Se advierte en la estructura del sistema una «ley de tres sustancias»: marca su teología (Dios bueno, Demiurgo, príncipe de este mundo), su cosmología (bajo dependencia directa del Pléroma; Hebdómada, de los siete cielos, trono actual del Demiurgo; mundo sublunar), su antropología (espíritu, alma, carne), su teoría de la historia y de la sociología (raza de Set, de Abel, de Caín). Esta ley no rige en cambio en la escatología, que es dualista en definitiva, y esto de manera radical. El sistema Valentiniano, como los más representativos del gnosticismo, es en efecto netamente dualista, aunque también como todos los grandes gnósticos es decidido partidario de un Uno fontal, de quien todo proviene. La relación entre el Pléroma y el Kénoma no se explica por mero recurso al dualismo platónico. Se completan y requieren porque representan dos estadios (celeste y terreno) simultáneos de una misma entidad, abocados a una síntesis definitiva.

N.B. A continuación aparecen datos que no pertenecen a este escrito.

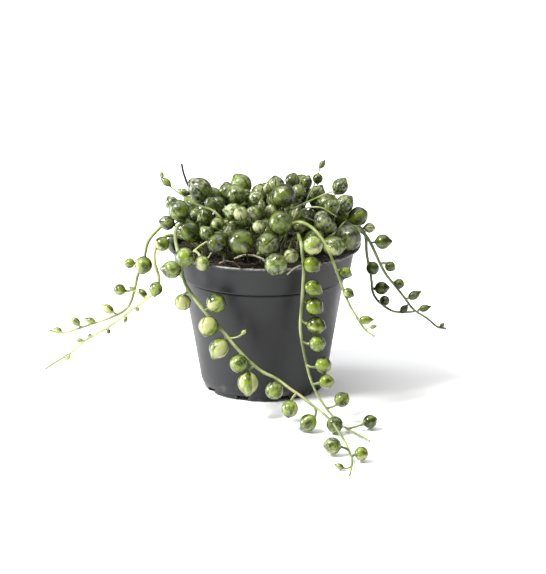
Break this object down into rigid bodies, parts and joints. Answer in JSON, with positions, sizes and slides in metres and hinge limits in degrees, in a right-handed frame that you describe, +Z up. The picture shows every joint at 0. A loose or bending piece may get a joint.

Valentín tuvo numerosos discípulos, de los que quedan algunos escritos, y de los que nos dan noticias numerosos escritores cristianos: San Ireneo en el Adversus haereses, Hipólito en los Philosophumena (o Refutatio), Tertuliano en el Adversus Valentínianos, etc. Su secta se divide en dos ramas: la ítala y la anatolia. A la primera, más sobria, pertenecen Ptolomeo (que es el autor que tiene especialmente presente San Ireneo, y del que se conserva una Carta a Flora; que fue publicada, con aparato crítico, por Harnack en sus Kleine Texte de 1894) y Heraklion. La rama anatolia, más barroca, tiene como representantes a Marcos, Axiónico y Ardesianes. Posteriormente el sistema fue complicado por innumerables discípulos hasta alcanzar el culmen de confusionismo que muestran, por ejemplo, la Pistis Sophia y los Libros de Jeu. La Carta doctrinal de los Valentínianos, reseñada por San Epifanio (Panarion, 31), es una muestra de ese Valentínianismo barbarizado.